Now Plenty who was the worse for nectar (there was no wine in those days), went into the garden of Zeus and fell into a heavy sleep; and Poverty considering her own straitened circumstances, plotted to have a child by him, and accordingly she lay down at his side and conceived Love, who partly because he is naturally a lover of the beautiful, and because Aphrodite is herself beautiful, and also because he was born on her birthday, is her follower and attendant.
And as his parentage is, so also are his fortunes. In the first place he is always poor, and anything but tender and fair, as the many imagine him; and he is rough and squalid, and has no shoes, nor a house to dwell in; on the bare earth exposed he lies under the open heaven, in the streets, or at the doors of houses, taking his rest; and like his mother he is always in distress.

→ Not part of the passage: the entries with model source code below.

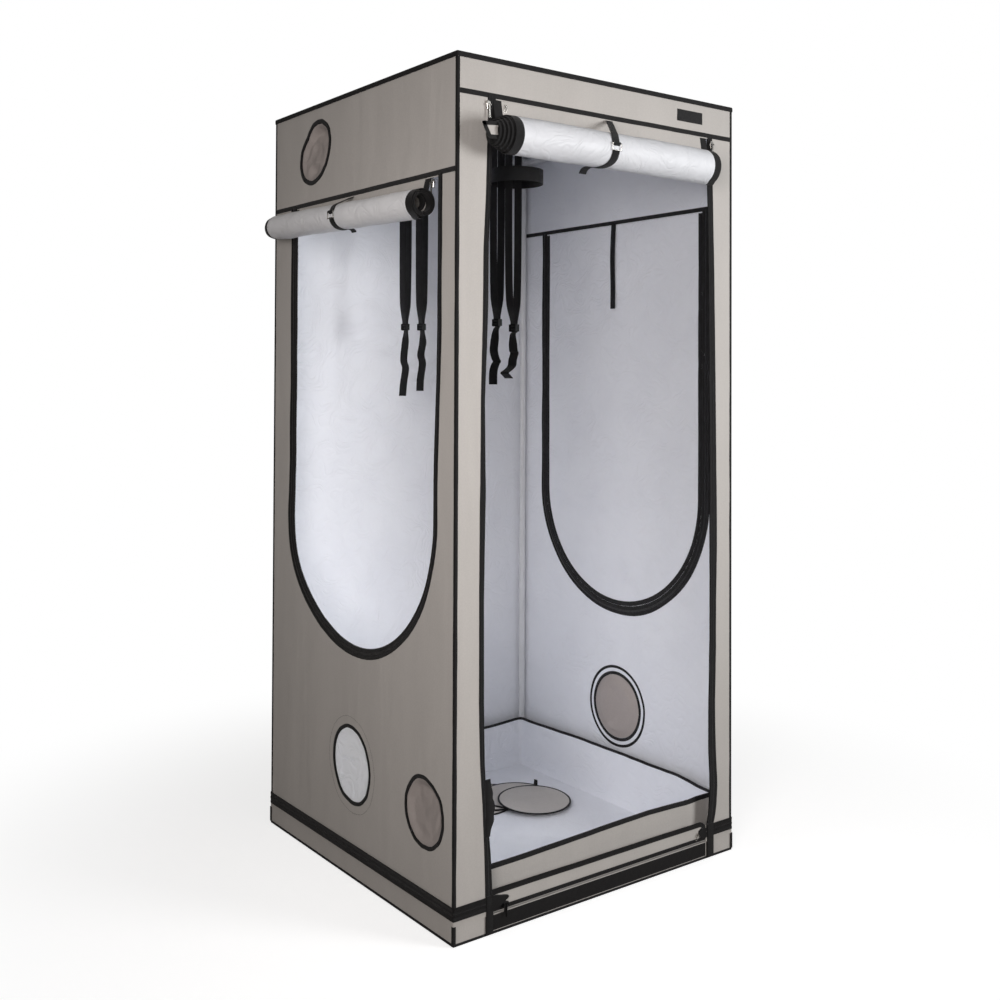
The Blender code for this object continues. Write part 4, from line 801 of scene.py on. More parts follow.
def front_tapes(bands, thread, strip_top):
    """Zip tapes along both edges of the front doorway, with a padded foot each."""
    for side, foot_edge, wide in ((-1, DOOR_HALF - 0.0083, 0.0212), (1, DOOR_HALF + 0.005, 0.0258)):
        line = [(front_edge(side, v)[0], v) for v in np.linspace(FRONT_LOW, strip_top, 80)]

        def strip_width(u, v, side=side):
            inner_edge, outer_edge = front_edge(side, v)
            return abs(outer_edge - inner_edge) / FRONT_STRIP
        section = [(side * a, h) for a, h in zip_section(FRONT_STRIP)]
        wall_band(bands, "front", line, section, finish=zip_finish, width=strip_width)
        inner = flat_section(side * FRONT_STRIP, 0.0011, edge=side * 0.0012)
        wall_band(bands, "front", line, inner, face=-1)
        for face in (1, -1):
            stitch_row(thread, "front", line, 0.0012, face=face, offset=side * 0.002)
        foot = [(side * foot_edge, 0.0035), (side * foot_edge, 0.0988)]
        tall = [(0, -0.0008), (0, 0.0048), (0.0012, 0.0056), (wide - 0.0012, 0.0056), (wide, 0.0048), (wide, -0.0008)]
        wall_band(bands, "front", foot, [(side * a, h) for a, h in tall], step=0.02)
        for offset in (0.0032, wide - 0.0032):
            stitch_row(thread, "front", foot, 0.0056, offset=side * offset)


def side_tapes(wall, bands, thread, strip_top):
    """Zip tape round a side doorway and the bindings of the wall's ports."""
    line = arch_line(wall, ARCHES[wall][2], strip_top, 48)

    def arch_width(u, v):
        uneven = ripple(u * 7, v * 7, 2.0)
        if wall == "right":
            return 1.05 - 0.2 * smooth_step(u, -0.2, 0.3) + 0.12 * uneven
        back = smooth_step(u, -0.3, 0.3)
        return 0.6 + 0.25 * (1 - smooth_step(v, 0.66, 0.95)) * (1 - back) + 0.65 * back + 0.08 * uneven
    for face in (1, -1):
        wall_band(bands, wall, line, zip_section(ARCH_STRIP), face=face, finish=zip_finish, width=arch_width)
        stitch_row(thread, wall, line, 0.0012, face=face, offset=0.002)
    for port in WALL_PORTS[wall]:
        rim = port_line(port)
        wide = 0.0138 if port == HIGH_PORT else 0.0102
        for face in (1, -1):
            binding = flat_section(wide, 0.0018, edge=0.0026)
            wall_band(bands, wall, rim, binding, closed=True, face=face, step=0.02)
            stitch_row(thread, wall, port_line(port, 0.0082), 0.0016, closed=True, face=face)
            if wall == "right" or port == OPEN_PORT:
                grow = 0.0315 if port == OPEN_PORT and face > 0 else 0.0215
                round_port = port_line(port, grow)
                stitch_row(thread, wall, round_port, 0.0004, closed=True, face=face, width=0.0012, length=0.0036)
        wall_band(bands, wall, port_line(port, 0.0215), flat_section(0.0085, 0.0012), closed=True, face=-1, step=0.02)


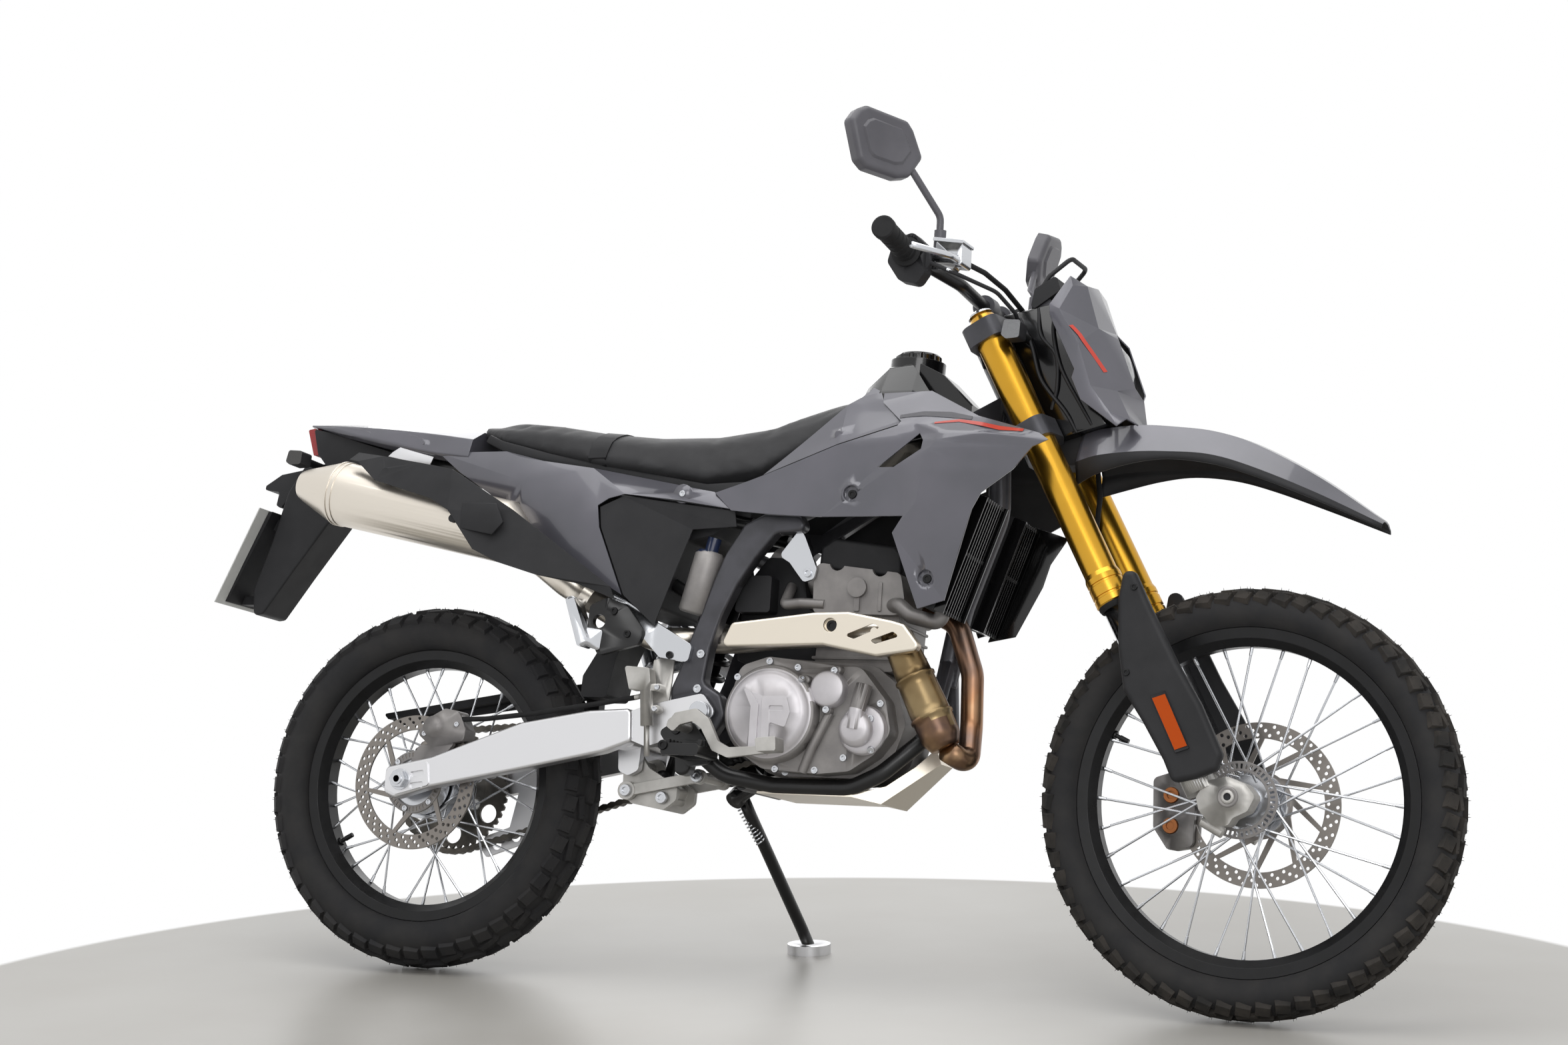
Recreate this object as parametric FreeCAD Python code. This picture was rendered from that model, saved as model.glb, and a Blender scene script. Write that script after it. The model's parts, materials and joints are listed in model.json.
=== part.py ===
import FreeCAD, Part
import math
import os

# A dual sport motorcycle, leaning on its side stand. All sizes are in millimetres.
# It is modelled upright: the origin is on the ground under the rear axle, +X points forward,
# +Y to the rider's left and +Z up. park() then turns the bars, leans it and sets it on the ground.

Vec = FreeCAD.Vector

# Layout of the whole machine
WHEELBASE = 1490.0
RAKE_DEG = 27.5
TRAIL = 109.0
LEAN_DEG = 12.0
BAR_TURN_DEG = -3.18
RUNNING = 0.05
SEAT_GAP = 0.3
BODY_GAP = 6.0

# Wheels and tyres
FRONT_TYRE_R = 347.5
FRONT_TYRE_HALF = 42.0
FRONT_RIM_R = 280.5
FRONT_RIM_HALF = 26.0
REAR_TYRE_R = 326.5
REAR_TYRE_HALF = 60.0
REAR_RIM_R = 244.5
REAR_RIM_HALF = 35.0
RIM_WALL = 4.0
RIM_DEPTH = 30.0
BEAD_DEPTH = 13.0
LUG_HEIGHT = 8.0
FRONT_LUGS = 26
REAR_LUGS = 22
SPOKE_R = 2.0
SPOKES = 32
HUB_FLANGE_T = 5.0
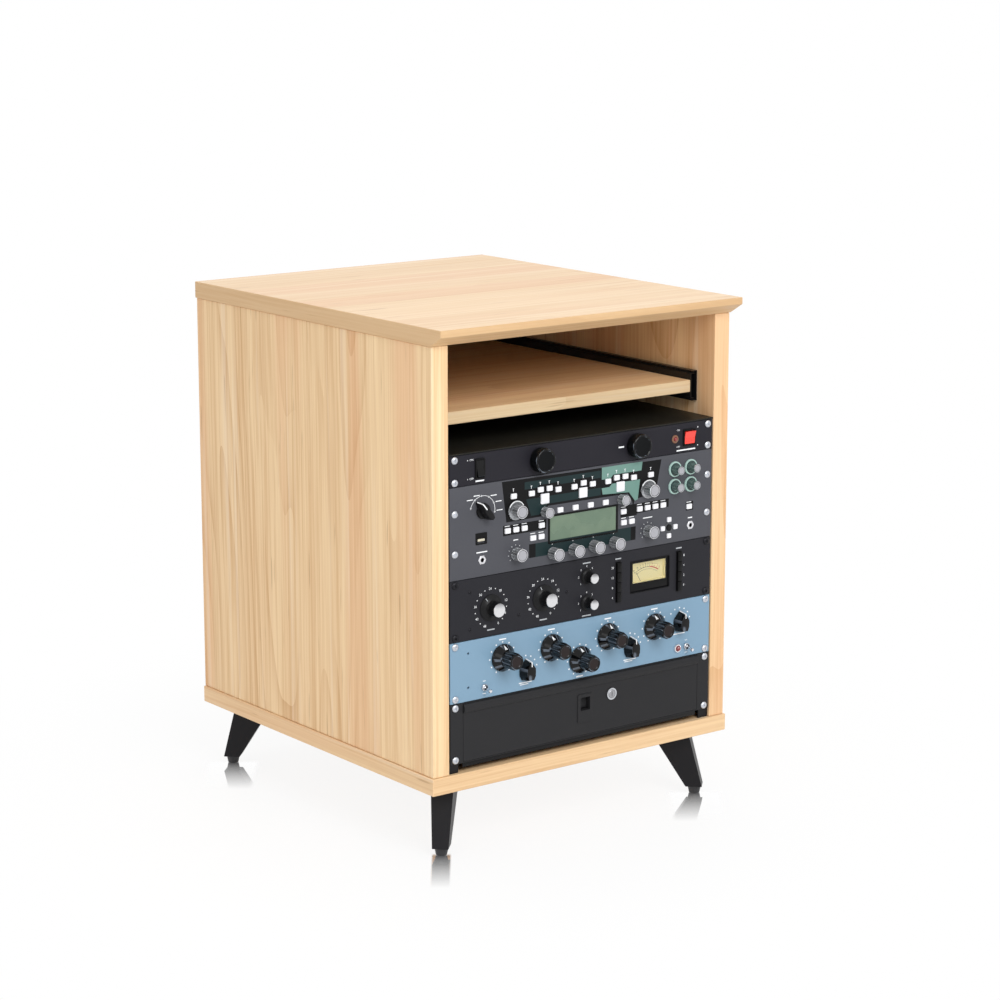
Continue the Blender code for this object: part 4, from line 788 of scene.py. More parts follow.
def facePlate(name, pockets=()):
    # a thick sheet with slots for the rack screws, and recesses given as (outline, depth)
    row, units, depth = gear[name]
    height, thick, first = units * rack["unit"], rack["plateThickness"], row * rack["unit"]
    bm, holes, wells = bmesh.new(), bmesh.new(), bmesh.new()
    block(bm, (2 * rack["plateHalf"], height - rack["plateGap"], thick), (0, -height / 2, -thick / 2))
    roundAbove(bm, -1e-6, 0.0005)
    for down in rack["screwRows"][units]:
        for side in (-1, 1):
            addTo(holes, plate(*rack["slot"], -0.01, 0.01, 4, (side * rack["screwColumn"], -down)))
    for shape, deep in pockets:
        addTo(holes, outlinePlate([(x, y + first) for x, y in shape], -deep, 0.01))
        if thick < deep < 0.01:
            addTo(wells, outlinePlate(shape, -deep, 0.01))
    place(name + "Plate", cut(bm, holes), name, faceMatrix(0, first), "cabinet", [name + "_unit"])
    caseBox(name, first, height, depth, wells)


def caseBox(name, first, height, depth, wells):
    # the folded case behind the plate: a tray with a lid that laps over its sides
    lidWidth, lidThickness, shorter = rack["lid"]
    top, bottom = -first - rack["caseInset"], -first - height + rack["caseInset"]
    middle = -rack["plateThickness"] - depth / 2
    size = (rack["caseWidth"], top - bottom - 0.0008, depth - 0.0002)
    bm = eased(size, (0, (top + bottom) / 2 - 0.0002, middle), 0.0007)
    if wells.verts:
        bm = cut(bm, wells)
    addTo(bm, eased((lidWidth, lidThickness, depth - shorter), (0, top - 0.0014, middle), 0.0005))
    place(name + "Case", bm, "case")


def buildRackScrews():
    pattern = screwHead(0.0055, 0.0024)
    groups = {"rackScrews": ("zinc", []), "blackRackScrews": ("blackScrew", [])}
    for name, (row, units, _) in gear.items():
        group = "blackRackScrews" if name == "compressor" else "rackScrews"
        for down in rack["screwRows"][units]:
            for side in (-1, 1):
                groups[group][1].append((side * rack["screwColumn"], row * rack["unit"] + down))
    for name, (look, spots) in groups.items():
        bm = bmesh.new()
        for i, (x, down) in enumerate(spots):
            lift = Matrix.Translation((0, 0, 0.0002)) @ Matrix.Rotation(1.7 * i, 4, "Z")
            addTo(bm, pattern.copy(), at(x, down) @ lift)
        place(name, bm, look)
    pattern.free()


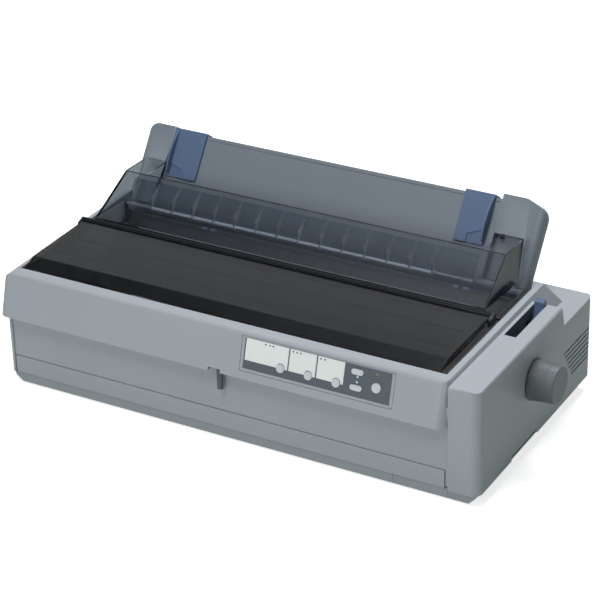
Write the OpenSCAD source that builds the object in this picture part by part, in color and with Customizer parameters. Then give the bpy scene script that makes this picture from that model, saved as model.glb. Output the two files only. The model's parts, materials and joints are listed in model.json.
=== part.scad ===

Like his father too, whom he also partly resembles, he is always plotting against the fair and good; he is bold, enterprising, strong, a mighty hunter, always weaving some intrigue or other, keen in the pursuit of wisdom, fertile in resources; a philosopher at all times, terrible as an enchanter, sorcerer, sophist. He is by nature neither mortal nor immortal, but alive and flourishing at one moment when he is in plenty, and dead at another moment, and again alive by reason of his father’s nature. But that which is always flowing in is always flowing out, and so he is never in want and never in wealth; and, further, he is in a mean between ignorance and knowledge.
So there you have it, Love in a nutshell. Love was born in a drunken seduction. It comes and it goes, eh? Love is poor bum who is always in need, always scheming, always caught in between having and not having. Plato rocks!